In other words, when I was a Navy pilot back there 1,000 years ago flying in the Pacific in 1944, we had a saying that I think that still some pilots use today called CAVU, C-A-V-U, Ceiling And Visibility Unlimited. That applies to my life today. I've been blessed with so many challenges, failed in some, succeeded in others. But ceiling and visibility unlimited – that's the way I feel about life, its own self. And that's the way I want your lives to be.
When you were a young pilot and you hit that deck ready for mission, what you wanted to see was a cloudless sky so you could easily identify the objectives and threats in your past. That was C-A-V-U, ceiling and visibility unlimited. Well, dear graduates, your life's experience up to this point in time culminating by your years here at Bryant place you on your own flight deck with the training you need to start your mission.

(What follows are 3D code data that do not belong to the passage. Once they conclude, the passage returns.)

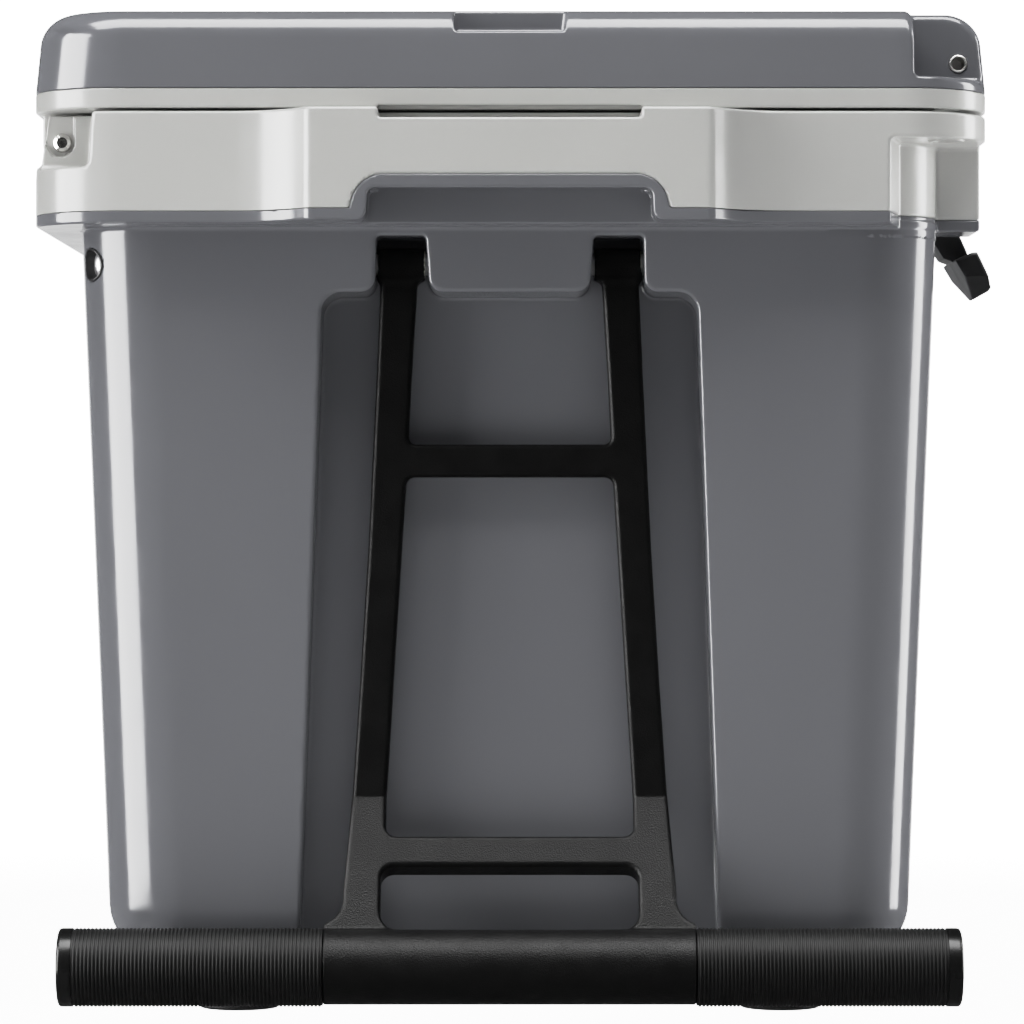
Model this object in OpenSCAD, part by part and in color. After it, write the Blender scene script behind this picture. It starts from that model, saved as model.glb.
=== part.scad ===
// Hard-sided wheeled cooler with a fold-down tow handle, T-latches and
// lift grips moulded into both ends.
// Frame: +Z up, floor at z = 0, -Y is the tow-handle end, +X the latch side.

/* [Body] */
// Width of the tub just under the rim
body_w = 409; // [405:1:413]
// Length of the tub just under the rim
body_l = 630; // [626:1:634]
// Height of the tub's underside above the floor
body_z = 24; // [22:1:26]
// Draft of the tub's four walls, degrees
draft = 2.13; // [1.9:0.01:2.3]
// Radius of the tub's upright corners
body_r = 38; // [34:1:40]
// Radius where walls meet the underside
foot_fillet = 27; // [24:1:28]
// Thickness of the outer moulding
wall = 4; // [3.5:0.1:4.2]

/* [Rim] */
// Width of collar and lid
rim_w = 449; // [446:1:452]
// Length of collar and lid, flat end to flat end
rim_l = 690; // [686:1:694]
// Radius of the rim's upright corners
rim_r = 42; // [38:1:46]
// Height of the underside of the shell's flange
flange_z = 374.2; // [373.6:0.1:374.6]
// Height where the dark shell stops and the light collar starts
collar_z = 379.8; // [379.4:0.1:380.2]
// Height of the collar's top deck
deck_z = 426.6; // [426.2:0.1:426.8]
// How far each lift grip stands out of the rim
grip_out = 22.5; // [21:0.5:24]

/* [Lid] */
// Height of the lid's lower edge
lid_z = 428; // [427.8:0.1:428.4]
// Height where the light lid band meets the dark lid shell
band_z = 437.2; // [436.8:0.1:437.6]
// Height of the lid's top
top_z = 474.6; // [473:0.2:476]
// Radius of the lid's upright corners
lid_r = 42; // [40:1:45]

/* [Wheels] */
// Wheel diameter
wheel_d = 150; // [146:1:152]
// Tyre width
wheel_w = 42; // [38:1:44]
// Distance from the middle of the cooler to the axle
axle_y = 262; // [258:1:266]
// Axle diameter
axle_d = 12; // [10:1:12]

/* [Tow handle] */
// Height of the tow handle's pivot
tow_z = 357.5; // [357:0.5:358]
// How far the pivot sits behind the rim's flat end
tow_in = 50; // [49:1:51]
// Thickness of the tow frame
tow_t = 12.5; // [11:0.5:13]
// Height where the frame bends outwards
bend_z = 103; // [101:1:105]
// How far it bends out, degrees
bend = 30; // [29:0.5:31]
// Height of the grip bar's middle
bar_z = 27.4; // [27:0.2:30]
// Diameter of the grip bar over its sleeves
bar_d = 36.6; // [35:0.2:37]
// Length of the grip bar over its caps
bar_l = 420.8; // [418:0.2:424]

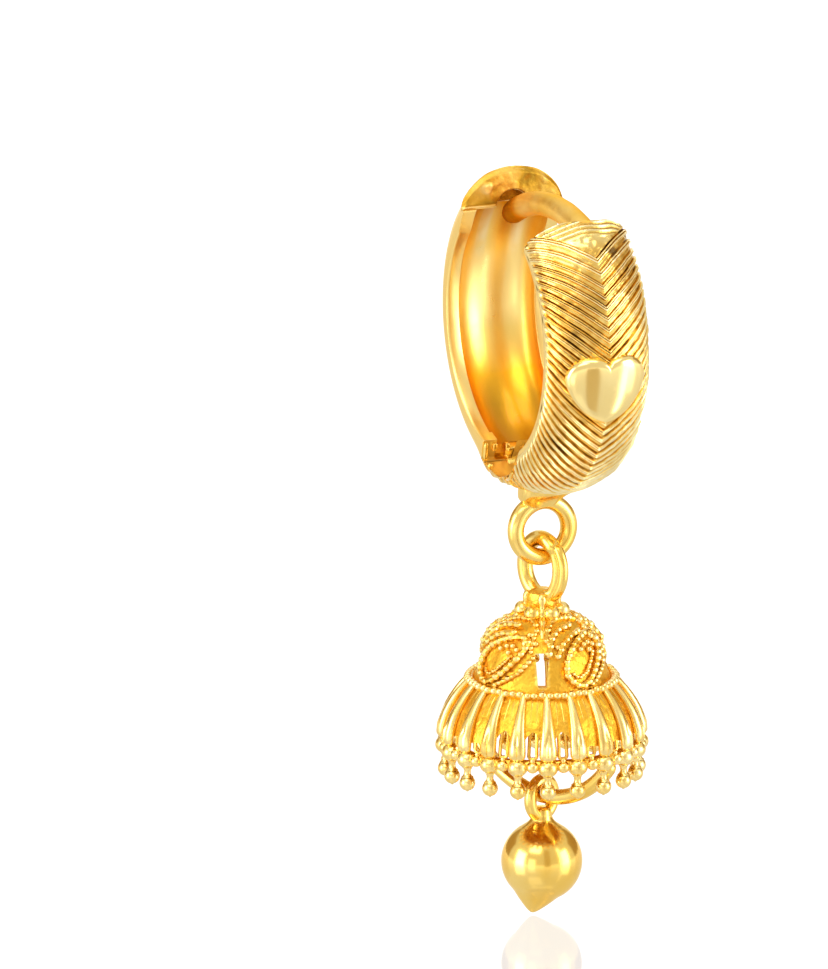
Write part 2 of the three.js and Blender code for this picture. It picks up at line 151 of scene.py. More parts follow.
def new_object(name, shape, weld=False):
    """The shape as a mesh object; with `weld`, points that lie on each other become one."""
    points = (np.concatenate(shape.points) + np.array([0, 0, CENTRE_Z])) * MM
    data = bpy.data.meshes.new(name)
    data.from_pydata(points.tolist(), [], shape.faces)
    mark = data.attributes.new("mark", "FLOAT", "POINT")
    mark.data.foreach_set("value", np.concatenate(shape.marks).astype(np.float32))
    bm = bmesh.new()
    bm.from_mesh(data)
    if weld:
        bmesh.ops.remove_doubles(bm, verts=bm.verts, dist=2e-7)
        bmesh.ops.dissolve_degenerate(bm, edges=bm.edges, dist=1e-8)
    bmesh.ops.recalc_face_normals(bm, faces=bm.faces)
    bm.to_mesh(data)
    bm.free()
    obj = bpy.data.objects.new(name, data)
    bpy.context.scene.collection.objects.link(obj)
    return obj


def shade(obj, sharp):
    obj.data.shade_smooth()
    obj.data.set_sharp_from_angle(angle=math.radians(sharp))


def build(name, shape, body, material, replaces=(), sharp=38, weld=False):
    """The shape as a piece that rides on a CAD body."""
    obj = new_object(name, shape, weld)
    shade(obj, sharp)
    obj.data.materials.append(material)
    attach(obj, body)
    if replaces:
        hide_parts(*replaces)
    return obj


def carve(obj, *shapes):
    """Cuts the shapes out of the object's mesh."""
    tools = [new_object("cutter", shape, True) for shape in shapes]
    for tool in tools:
        cut = obj.modifiers.new("cut", "BOOLEAN")
        cut.operation, cut.solver, cut.object = "DIFFERENCE", "EXACT", tool
    bpy.context.view_layer.update()
    deps = bpy.context.evaluated_depsgraph_get()
    data = bpy.data.meshes.new_from_object(obj.evaluated_get(deps))
    obj.modifiers.clear()
    whole, obj.data = obj.data, data
    bpy.data.meshes.remove(whole)
    for tool in tools:
        bpy.data.objects.remove(tool)
    shade(obj, 32)


def rings_along(path, radius, sides, closed=False):
    """Rings round a path, without twist; radius is for each of its points, or each point and side."""
    ahead = np.roll(path, -1, 0) - np.roll(path, 1, 0)
    if not closed:
        ahead[0], ahead[-1] = path[1] - path[0], path[-1] - path[-2]
    tangent = ahead / np.linalg.norm(ahead, axis=1)[:, None]
    side = np.array([1.0, 0, 0]) if abs(tangent[0][0]) < 0.9 else np.array([0, 0, 1.0])
    first = []
    for t in tangent:
        side = side - t * (side @ t)
        side = side / np.linalg.norm(side)
        first.append(side)
    first = np.array(first)
    second = np.cross(tangent, first)
    turn = once_round(sides)[:, None]
    ring = first[:, None] * np.cos(turn) + second[:, None] * np.sin(turn)
    return path[:, None] + ring * radius[..., None]


def tube(shape, path, radius, sides=16, closed=False, mark=0.0):
    """A round wire along a path, with rounded tips; radius may vary along it."""
    path = np.asarray(path, float)
    radius = np.broadcast_to(np.asarray(radius, float), (len(path),))
    if closed:
        rings = rings_along(path, radius[:, None], sides, True)
        return shape.grid(rings, close_u=True, close_v=True, mark=mark)
    tilt = np.array([1.5, 1.2, 0.85, 0.45])
    tips = []
    for p, q, r in ((path[0], path[1], radius[0]), (path[-1], path[-2], radius[-1])):
        out = (p - q) / np.linalg.norm(p - q)
        tips.append((p + out * r * np.sin(tilt)[:, None], r * np.cos(tilt)))
    (head, head_r), (tail, tail_r) = tips
    path = np.concatenate([head, path, tail[::-1]])
    radius = np.concatenate([head_r, radius, tail_r[::-1]])
    return shape.solid(rings_along(path, radius[:, None], sides), mark)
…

And as you prepare to be flung off the flight deck into the next exciting phase of your life, I can only wish you and our beloved nation C-A-V-U, ceiling and visibility unlimited. May it remain that way your whole life through.
And as you prepare to be flung off the flight deck into the next exciting phase of your life, I can only wish you and our beloved nation C-A-V-U, ceiling and visibility unlimited. May it remain that way your whole life through. So go out there, make us all proud, make your university proud, count your blessings because you have plenty, especially on a beautiful day like this. And go on and make a difference in this world.
Good luck. God bless, and thank you again. And I brought a reminder. I don't know what you do with all trivia. I'll give it to Ron, let him figure out what to do with it. This is the plaque—ceiling and visibility unlimited. May God bless each and every one of you and thank you for the warmth of your welcome.